Network resiliency features: setup retries, failovers, circuit breakers, and fault injection.
Security and authentication features: enforce security policies and enforce access control and rate limiting defined through the configuration API.
Pluggable extensions model based on WebAssembly that allows for custom policy enforcement and telemetry generation for mesh traffic.
Pilot
Pilot provides service discovery for the Envoy sidecars, traffic management capabilities for intelligent routing (e.g., A/B tests, canary rollouts, etc.), and resiliency (timeouts, retries, circuit breakers, etc.).
Pilot converts high level routing rules that control traffic behavior into Envoy-specific configurations, and propagates them to the sidecars at runtime. Pilot abstracts platform-specific service discovery mechanisms and synthesizes them into a standard format that any sidecar conforming with the Envoy API can consume.
The following diagram shows how the platform adapters and Envoy proxies interact.
The platform starts a new instance of a service which notifies its platform adapter.
The platform adapter registers the instance with the Pilot abstract model.
Pilot distributes traffic rules and configurations to the Envoy proxies to account for the change.
This loose coupling allows Istio to run on multiple environments such as Kubernetes, Consul, or Nomad, while maintaining the same operator interface for traffic management.
You can use Istio’s Traffic Management API to instruct Pilot to refine the Envoy configuration to exercise more granular control over the traffic in your service mesh.
Citadel
Citadel enables strong service-to-service and end-user authentication with built-in identity and credential management. You can use Citadel to upgrade unencrypted traffic in the service mesh. Using Citadel, operators can enforce policies based on service identity rather than on relatively unstable layer 3 or layer 4 network identifiers. Starting from release 0.5, you can use Istio’s authorization feature to control who can access your services.
Galley
Galley is Istio’s configuration validation, ingestion, processing and distribution component. It is responsible for insulating the rest of the Istio components from the details of obtaining user configuration from the underlying platform (e.g. Kubernetes).
Design goals
A few key design goals informed Istio’s architecture. These goals are essential to making the system capable of dealing with services at scale and with high performance.
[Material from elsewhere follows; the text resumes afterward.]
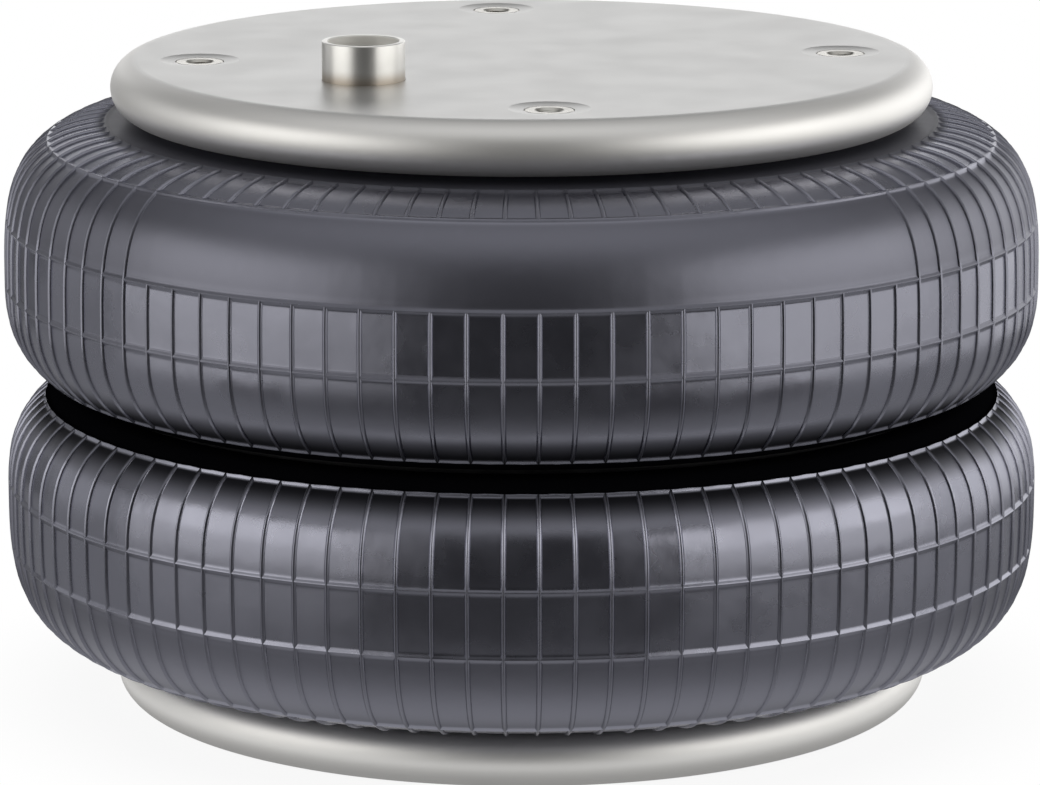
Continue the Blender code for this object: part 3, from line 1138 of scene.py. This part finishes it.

Maximize Transparency: To adopt Istio, an operator or developer is required to do the minimum amount of work possible to get real value from the system. To this end, Istio can automatically inject itself into all the network paths between services. Istio uses sidecar proxies to capture traffic and, where possible, automatically program the networking layer to route traffic through those proxies without any changes to the deployed application code. In Kubernetes, the proxies are injected into pods and traffic is captured by programming
iptables
rules. Once the sidecar proxies are injected and traffic routing is programmed, Istio can mediate all traffic. This principle also applies to performance. When applying Istio to a deployment, operators see a minimal increase in resource costs for the functionality being provided. Components and APIs must all be designed with performance and scale in mind.Extensibility: As operators and developers become more dependent on the functionality that Istio provides, the system must grow with their needs. While we continue to add new features, the greatest need is the ability to extend the policy system, to integrate with other sources of policy and control, and to propagate signals about mesh behavior to other systems for analysis. The policy runtime supports a standard extension mechanism for plugging in other services. In addition, it allows for the extension of its vocabulary to allow policies to be enforced based on new signals that the mesh produces.
Portability: The ecosystem in which Istio is used varies along many dimensions. Istio must run on any cloud or on-premises environment with minimal effort. The task of porting Istio-based services to new environments must be trivial. Using Istio, you are able to operate a single service deployed into multiple environments. For example, you can deploy on multiple clouds for redundancy.
Policy Uniformity: The application of policy to API calls between services provides a great deal of control over mesh behavior. However, it can be equally important to apply policies to resources which are not necessarily expressed at the API level. For example, applying a quota to the amount of CPU consumed by an ML training task is more useful than applying a quota to the call which initiated the work. To this end, Istio maintains the policy system as a distinct service with its own API rather than the policy system being baked into the proxy sidecar, allowing services to directly integrate with it as needed.